Jewellers and retailers must now sell the timeless image of the diamond to this new generation of luxury customers. And as desire for diamonds grows, mining firms will have to contend with a more precarious task: extracting the precious gems from depleted reserves. As supplies grow scarce, mining companies must dig deeper into the earth, and in more remote locations, to find economically viable deposits. The need to find and exploit new deposits is becoming stronger day by day. Recent analysis from consulting group GlobalData predicts that global production of ‘rough’, or uncut, diamonds will peak in 2019, with three of the world’s major mines largely drained of their resources already.

Unless significant discoveries are made before the end of the decade, supply will begin a gradual decline in 2020. The combination of growing demand from new markets and shrinking supply could drive prices up – and draw investors in. “There’s a finite supply of diamonds, and increasing production is both expensive and risky,” explains Richard Ross, chartered wealth manager at intergenerational wealth planning firm Chadwicks. “This means that increases in demand tend to translate into higher prices fairly quickly.” Higher demand could also be satisfied by another source: the laboratory. Advances in technology mean that diamonds can now be ‘grown’ by technicians. Even the most astute pair of eyes would be hard-pressed to tell the difference between

a natural diamond and a synthetic one. Lab-made diamonds could replace lower-quality and lower-value diamonds in consumer markets, but investors shouldn’t be too concerned. Authenticity matters at the higher end of the market, so luxury customers are unlikely to turn their backs on the real thing. “The first diamonds were found more than 6,000 years ago and even then the rough, uncut crystals were prized for their sparkle,” says Ruth Donaldson, founder of Heirloom, a London-based jeweller. “I don’t think these stones are going to cease to be a source of desire, wonder and fascination for consumers any time soon.”
One topic the industry has had to address, however, is the association of diamonds with human rights abuses, which has threatened the industry’s reputation since the late 1990s, when ‘blood’ diamonds were used to fund brutal civil wars in central and western Africa. But positive action came swiftly: in 2002 a coalition of international governments, civil society groups and diamond companies unveiled the Kimberley Process, a certification scheme guaranteeing that gems are ‘conflict free’. While controversies linger around blood diamonds and the exploitation of workers, ethical concerns have not steered buyers away.

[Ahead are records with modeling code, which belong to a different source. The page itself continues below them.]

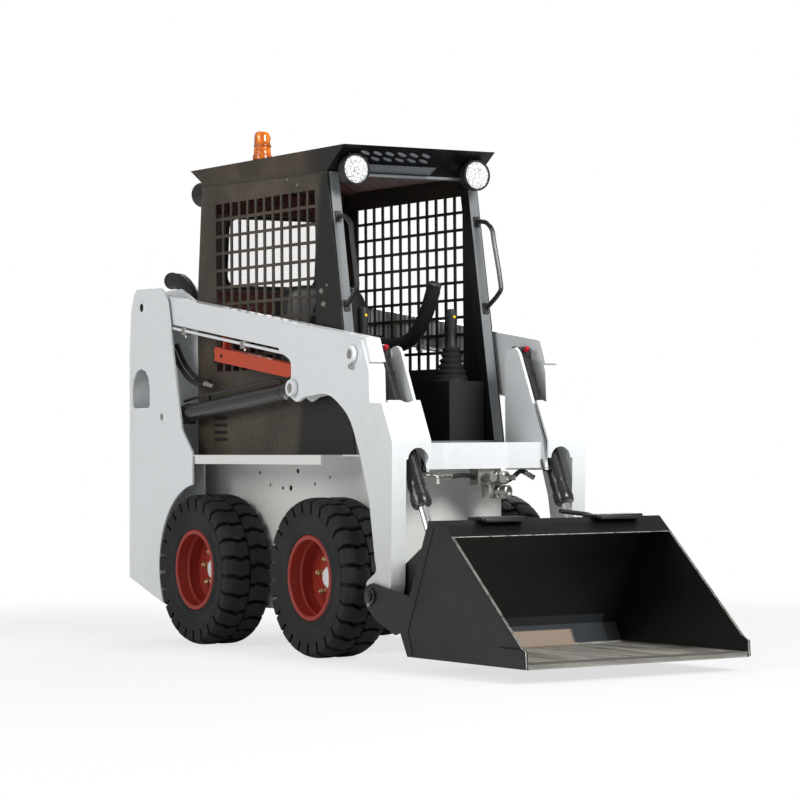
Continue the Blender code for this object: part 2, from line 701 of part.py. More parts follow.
def grab_handle(side_name, side):
    """A bent rail bolted to the front of its post at both ends."""
    points = []
    for x, y, z in ((0.302, post_line(1.616) - 0.004, 1.616), (0.309, -0.085, 1.612), (0.310, -0.128, 1.582),
                    (0.312, -0.140, 1.530), (0.315, -0.176, 1.380), (0.314, -0.168, 1.340),
                    (0.308, post_line(1.286) - 0.004, 1.286)):
        points.append((side * x, y, z))
    rail = tube("grab_handle_" + side_name, points, 0.009, sides=2, smooth_steps=3)
    for name, z in (("top", 1.616), ("low", 1.286)):
        face = [(post_line(z - 0.02) - GAP, z - 0.02), (post_line(z + 0.02) - GAP, z + 0.02),
                (post_line(z + 0.02) - 0.007, z + 0.02), (post_line(z - 0.02) - 0.007, z - 0.02)]
        join(rail, prism("pad_%s_%s" % (name, side_name), face, side * 0.293, side * 0.317))
    return finish(rail, "black_paint")


# --- lift arms -------------------------------------------------------------------------------

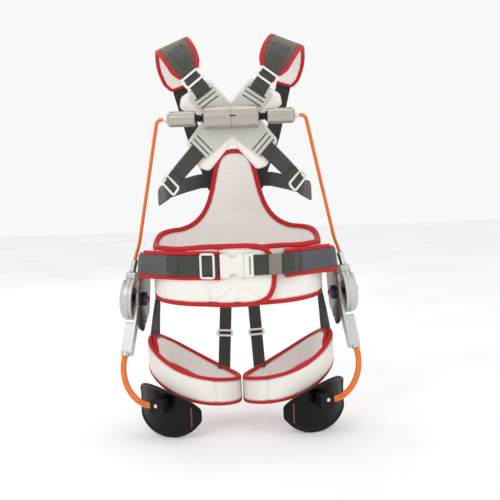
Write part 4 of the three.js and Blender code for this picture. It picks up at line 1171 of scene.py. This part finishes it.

According to Donaldson, the blood diamond exposé simply shifted the concerns of consumers rather than
deterring them altogether. “Perceptions of diamonds haven’t really changed,” she says. “The majority of people are keen to ensure that they have the best stone for their money and, as a secondary point of view, that the stone hasn’t come from a region where the proceeds are funding conflict.” For would-be investors there is no substitute for expertise. Diamonds have not traditionally been treated as investments in the same way as gold and property, but with the right knowledge and expert help, buyers can
select gems that will become assets over time.

“The problem with investing in diamonds is that you have to know the market, you have to understand the pricing structure, and you have to buy at source,” says Lewis Malka, a bespoke jewellery designer based in London. Based on perceived characteristics, there are more than 16,000 varieties of diamond. Experienced jewellers will evaluate a stone based on the four Cs – cut, clarity, colour and carat – and generally, the more rare qualities a diamond possesses, the more money it will be worth. Flawless and colourless diamonds, for instance, are hard to find, and command higher prices as a result. “Someone who’s looking for an engagement ring and has spent two hours searching online thinks he’s got the best price,” says Malka. “And he has. But he hasn’t necessarily got the
best diamond.”

A diamond might be forever, but market conditions are not. Millennials worldwide spent nearly $26 billion on diamonds in 2016, more than any other generation on record. At the same time, diamonds are becoming more difficult to find in natural environments. With new consumers clamouring to get their hands on diamonds, and dwindling supplies to satisfy them, investors can rest assured that the world’s favourite gemstone won’t lose its lustre in a hurry.